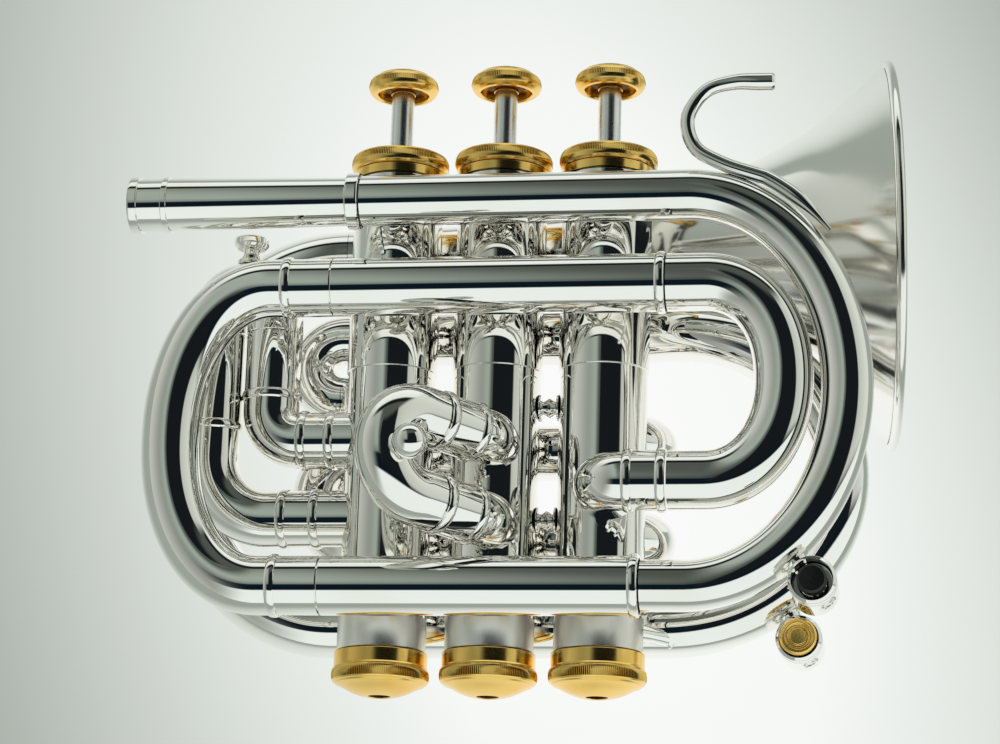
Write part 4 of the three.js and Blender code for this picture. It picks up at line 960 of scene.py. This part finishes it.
feltRing = {"radius": 4.8, "thick": 0.7, "gap": 0.05, "play": 0.1, "start": 0.4, "edge": 0.2, "sides": 48}
stem = {"radius": 2.75, "tenon": 1.6, "disc": 7.9, "discThick": 2, "plug": 5.2, "plugDepth": 2.2,
        "pistonTop": 48.3, "hubGap": 0.05, "edge": 0.2, "sides": 48}


def bulge(radius, low, high, rise, steps=8, power=0.75):
    # the rounded side of a knurled rim
    points = []
    for i in range(steps + 1):
        turn = math.pi * i / steps
        height = (low + high) / 2 - (high - low) / 2 * math.cos(turn)
        points.append((radius - rise + rise * math.sin(turn) ** power, height))
    return points


def drawCasing():
    c = casing
    corners = [(c["bore"], 0), (c["bore"], c["bottom"]), (c["endRadius"], c["bottom"]),
               (c["endRadius"], c["bottomEndY"]), (c["radius"], c["bottomEndY"]), (c["radius"], c["footY"]),
               (c["radius"], c["bandY"]), (casingSide, c["bandY"] + c["bandEdge"]),
               (casingSide, c["topEndY"]), (c["endRadius"], c["topEndY"]), (c["endRadius"], c["top"]),
               (c["bore"], c["top"]), (c["bore"], 0)]
    return turnOnLathe("casing", softened(corners, c["edge"]), c["sides"], hollow=True)


def drawTopCap():
    t = topCap
    start = (capBore, t["bottom"] + t["start"])
    under = t["top"] - t["roof"]
    corners = [start, (capBore, t["bottom"]), (t["skirt"], t["bottom"]),
               (t["skirt"], t["beadLow"] - t["beadGap"])]
    corners += bulge(t["bead"], t["beadLow"] - t["beadSink"], t["beadHigh"], t["beadRise"], t["beadSteps"])
    corners += [*t["crown"], (t["lip"], t["top"]), (t["hole"], t["top"]), (t["hole"], under),
                (capBore, under - t["roofSlope"]), start]
    cap = turnOnLathe("topCap", softened(corners, *fineEdge), t["ribs"] * 2, hollow=True)
    low, high = t["knurl"]
    knurl(cap, t["ribs"], t["beadLow"] + low, t["beadHigh"] - high, t["ribShare"])
    return cap


def drawBottomCap():
    b = bottomCap
    start = (capBore, b["top"] - b["start"])
    bead = bulge(b["bead"], b["beadLow"] + b["beadFoot"], b["beadHigh"], b["beadRise"])
    corners = [start, (capBore, b["top"]), (b["skirt"], b["top"]), (b["skirt"], b["beadHigh"] + b["beadTop"])]
    corners += [*reversed(bead), *b["ogee"], (b["lip"], b["bottom"]),
                (b["hole"], b["bottom"] + b["holeEdge"]), (b["hole"], b["bottom"] + b["floor"]),
                (b["dome"], b["domeY"] + b["floor"]),
                (capBore, b["beadLow"] + b["floor"] / 2), start]
    cap = turnOnLathe("bottomCap", softened(corners, *fineEdge), b["ribs"] * 2, hollow=True)
    low, high = b["knurl"]
    knurl(cap, b["ribs"], b["beadLow"] + low, b["beadHigh"] - high, b["ribShare"])
    return cap


def drawButton():
    f = button
    out, up = f["dishEdge"]
    corners = [(core, f["socketTop"]), (f["socket"], f["socketTop"]), (f["socket"], f["hubBottom"]),
               (f["hub"], f["hubBottom"]), (f["hub"], f["dishTop"]), (f["dish"], f["dishTop"]),
               (f["dish"], f["bottom"] + up), (f["dish"] + out, f["bottom"]), *f["side"]]
    corners += [(f["face"] + reach, height) for reach, height in f["rim"]]
    corners += [(f["face"] - f["faceEdge"], f["top"]), (core, f["top"])]
    piece = turnOnLathe("button", softened(corners, f["edge"], 2), f["ribs"] * 2)
    knurl(piece, f["ribs"], *f["knurl"], f["ribShare"])
    return piece


def drawFelt():
    f = feltRing
    top = button["dishTop"] - f["gap"]
    inner, outer, bottom = button["hub"] + f["play"], f["radius"], top - f["thick"]
    start = (inner, top - f["start"])
    corners = [start, (inner, bottom), (outer, bottom), (outer, top), (inner, top), start]
    return turnOnLathe("felt", softened(corners, f["edge"], 2), f["sides"], hollow=True)


def drawStem():
    s = stem
    bottom = s["pistonTop"] + gap
    top = bottom + s["discThick"]
    shoulder, tip = button["hubBottom"] - s["hubGap"], button["socketTop"] - gap
    corners = [(core, bottom - s["plugDepth"]), (s["plug"], bottom - s["plugDepth"]), (s["plug"], bottom),
               (s["disc"], bottom), (s["disc"], top), (s["radius"], top), (s["radius"], shoulder),
               (s["tenon"], shoulder), (s["tenon"], tip), (core, tip)]
    return turnOnLathe("stem", softened(corners, s["edge"]), s["sides"])


def satinFoot(piece):
    # the foot of a casing, below the lower sleeve, is less brightly buffed
    piece.data.materials.append(footSilver)
    toHorn = toRest.inverted()
    for face in piece.data.polygons:
        if (toHorn @ face.center).y < casing["footY"] * mm:
            face.material_index = 1


def makeValves():
    for part, draw, material, slotName, home, node in (
            ("casing", drawCasing, silverPlate, "silver_plate", "body", "valve_casing"),
            ("topCap", drawTopCap, goldPlate, "gold_trim", "body", "top_cap"),
            ("bottomCap", drawBottomCap, goldPlate, "gold_trim", "body", "bottom_cap"),
            ("button", drawButton, goldPlate, "gold_trim", "valve", "finger_button"),
            ("felt", drawFelt, buttonFelt, "felt", "valve", "button_felt"),
            ("stem", drawStem, stemSteel, "steel", "valve", "valve_stem")):
        blank = standAlong(draw(), at(0, 0, 0), at(0, 1, 0))
        for number in (1, 2, 3):
            piece = copyOf(blank, f"{part}{number}", ((number - 2) * layout["valveSpacing"], 0, 0))
            body = home if home == "body" else f"valve_{number}"
            fit(piece, material, slotName, body, f"{node}_{number}")
            if part == "casing":
                satinFoot(piece)
        bpy.data.objects.remove(blank)


def finishInsides():
    # pistons, guides and springs stay the shapes of the CAD
    for number in (1, 2, 3):
        for word, material in (("piston", valveBrass), ("valve_guide", valveBrass),
                               ("valve_spring", stemSteel)):
            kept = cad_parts[f"{word}_{number}"]
            kept.data.materials.clear()
            kept.data.materials.append(material)


makeValves()
finishInsides()
print("valves drawn")

# floor, light and camera

# the floor's painted pool of light: where its bright middle lies, how it turns and how far it reaches, the
# painted tones from white in the middle to grey at the edges, and how much of the floor is painted glow
studio = {"floorSize": 6, "floorZ": -0.0004, "paper": (0.8, 0.82, 0.8), "roughness": 0.9, "paintedGlow": 0.95,
          "paintedPool": (0.0226, -0.0044), "paintedPoolTurn": 14.2, "paintedPoolReach": (0.181, 0.334),
          "paintedPoolTones": ((0, (1, 1, 1)), (0.3, (0.95, 0.97, 0.95)), (0.5, (0.78, 0.82, 0.78)),
                    (0.7, (0.59, 0.635, 0.587)), (0.85, (0.445, 0.486, 0.442)), (1, (0.34, 0.38, 0.34)))}


def makeFloor():
    bpy.ops.object.select_all(action="DESELECT")
    bpy.ops.mesh.primitive_plane_add(size=studio["floorSize"], location=(0, 0, studio["floorZ"]))
    floor = bpy.context.object
    floor.name = "studioFloor"
    material, tree, shader = newMaterial("studioPaperPaintedGlow")
    feed(tree, shader, {"Base Color": (*studio["paper"], 1), "Roughness": studio["roughness"]})
    # painted pool of light: an emission, white in the middle and greyer outwards, stands in for the light
    # falling on the floor
    paintedPool = addNode(tree, "Mapping", {
        "Vector": addNode(tree, "TexCoord").outputs["Object"], "Location": (*studio["paintedPool"], 0),
        "Rotation": (0, 0, math.radians(studio["paintedPoolTurn"])), "Scale": (*studio["paintedPoolReach"], 1)},
        vector_type="TEXTURE")
    spread = addNode(tree, "VectorMath", {0: paintedPool.outputs["Vector"]}, operation="LENGTH")
    paintedGlow = addNode(tree, "Emission", {"Color": addRamp(tree, spread.outputs["Value"], studio["paintedPoolTones"])})
    # the painted glow is seen by the camera and in the metal's reflections, and it covers nearly all of the
    # floor's real shading and the horn's shadow
    path = addNode(tree, "LightPath").outputs
    seen = addNode(tree, "Math", {0: path["Is Camera Ray"], 1: path["Is Glossy Ray"]}, operation="MAXIMUM")
    share = addNode(tree, "Math", {0: seen.outputs["Value"], 1: studio["paintedGlow"]}, operation="MULTIPLY")
    mix = addNode(tree, "MixShader", {
        "Fac": share.outputs["Value"], 1: shader.outputs["BSDF"], 2: paintedGlow.outputs["Emission"]})
    feed(tree, tree.nodes["Material Output"], {"Surface": mix.outputs["Shader"]})
    floor.data.materials.append(material)


photoCamera = {"turnX": -15.0, "turnY": -9.3, "turnZ": -1.8, "shift": (-0.88, -10.64, -706), "lens": 109.44,
               "sensor": 36, "clipStart": 0.01}


def makeCamera():
    c = photoCamera
    toCamera = Matrix.Translation(Vector(c["shift"]) * mm)
    for axis in ("Z", "X", "Y"):
        toCamera = toCamera @ Matrix.Rotation(math.radians(c["turn" + axis]), 4, axis)
    bpy.ops.object.camera_add()
    camera = bpy.context.object
    camera.matrix_world = toRest @ toCamera.inverted()
    camera.data.lens = c["lens"]
    camera.data.sensor_width = c["sensor"]
    camera.data.sensor_fit = "HORIZONTAL"
    camera.data.clip_start = c["clipStart"]
    bpy.context.scene.camera = camera
    return camera


# What polished metal mirrors. Bands go round from below the picture's foot, past the lens, to above its head,
# and sides go round from the picture's left to its right, in degrees
roomBands = ((-180, (0.60, 0.64, 0.60)), (-138, (0.60, 0.64, 0.60)), (-125, (0.86, 0.90, 0.87)),
             (-14.5, (0.84, 0.90, 0.88)), (-12, (0.003, 0.008, 0.013)), (8.5, (0.004, 0.010, 0.016)),
             (11, (0.075, 0.095, 0.09)), (24, (0.15, 0.175, 0.155)), (74, (0.165, 0.19, 0.165)),
             (76.5, (0.01, 0.012, 0.012)), (85, (0.01, 0.012, 0.012)), (88, (0.80, 0.84, 0.80)),
             (110, (0.92, 0.95, 0.92)), (180, (0.85, 0.88, 0.85)))
roomSides = ((-180, (0.60, 0.63, 0.58)), (-110, (0.62, 0.65, 0.60)), (-75, (0.48, 0.50, 0.46)),
             (-45, (0.28, 0.30, 0.27)), (-24, (0.15, 0.165, 0.15)), (-13, (0.10, 0.115, 0.105)),
             (-11, (0.008, 0.010, 0.012)), (46, (0.008, 0.010, 0.012)), (49, (0.50, 0.53, 0.48)),
             (90, (0.68, 0.71, 0.65)), (180, (0.60, 0.63, 0.58)))
# how far the grey of the bands is lifted or sunk, by how much a mirrored direction points to the right
roomFall = {"from": -0.36, "to": -0.2, "top": 2.2, "grey": (10, 12, 74, 76),
            "shares": ((0, 1), (0.19, 0.83), (0.4, 0.6), (0.6, 0.42), (0.79, 0.27), (1, 0.21))}
roomMasks = {"left": (-0.4, -0.75), "right": (-0.21, -0.17), "foot": (-0.15, 0.05), "head": (0.86, 0.74)}


def makeRoom(camera):
    world = bpy.data.worlds.new("studioRoom")
    bpy.context.scene.world = world
    world.use_nodes = True
    tree = world.node_tree
    place = addNode(tree, "TexCoord").outputs["Generated"]
    turn = camera.matrix_world.to_3x3()

    def along(axis):
        return addNode(tree, "VectorMath", {0: place, 1: axis}, operation="DOT_PRODUCT").outputs["Value"]

    def reckon(operation, a, b):
        # a sum or the like of two sockets, or of a socket and a number
        return addNode(tree, "Math", {0: a, 1: b}, operation=operation).outputs["Value"]

    def faded(value, edges):
        # 0 at the first edge, 1 at the second
        low, high = sorted(edges)
        start, end = (0, 1) if edges[0] < edges[1] else (1, 0)
        fade = addNode(tree, "MapRange", {
            "Value": value, "From Min": low, "From Max": high, "To Min": start, "To Max": end},
            interpolation_type="SMOOTHSTEP")
        return fade.outputs["Result"]

    def rampRound(first, second, stops):
        turned = reckon("DIVIDE", reckon("ARCTAN2", first, second), 2 * math.pi)
        return addRamp(tree, reckon("ADD", turned, 0.5),
                       [(degree / 360 + 0.5, colour) for degree, colour in stops])

    right, up, near = (along(axis) for axis in turn.col)
    middle = reckon("MULTIPLY", faded(right, roomMasks["right"]),
                    reckon("MULTIPLY", faded(up, roomMasks["foot"]), faded(up, roomMasks["head"])))
    start, full, last, end = roomFall["grey"]
    black, white = (0, 0, 0), (1, 1, 1)
    onGrey = rampRound(up, near, [(-180, black), (start, black), (full, white), (last, white), (end, black),
                                  (180, black)])
    across = addNode(tree, "MapRange", {
        "Value": right, "From Min": roomFall["from"], "From Max": roomFall["to"]})
    fall = addRamp(tree, across.outputs["Result"],
                   [(share, (grey, grey, grey)) for share, grey in roomFall["shares"]])
    lift = reckon("ADD", reckon("MULTIPLY", fall, roomFall["top"]), -1)
    scale = reckon("ADD", reckon("MULTIPLY", lift, onGrey), 1)
    bands = addNode(tree, "VectorMath", {
        "Vector": rampRound(up, near, roomBands), "Scale": scale}, operation="SCALE")
    mix = addNode(tree, "Mix", {
        "Factor": reckon("MAXIMUM", middle, faded(right, roomMasks["left"])), "A": bands.outputs["Vector"],
        "B": rampRound(right, near, roomSides)}, data_type="RGBA")
    feed(tree, tree.nodes["Background"], {"Color": mix.outputs["Result"], "Strength": 1})


makeFloor()
makeRoom(makeCamera())
print("stage set")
-.-.-
_Directions for this task_
Filter the listing above for the string "word" and copy every matching line.

_Full answer_
        for word, material in (("piston", valveBrass), ("valve_guide", valveBrass),
            kept = cad_parts[f"{word}_{number}"]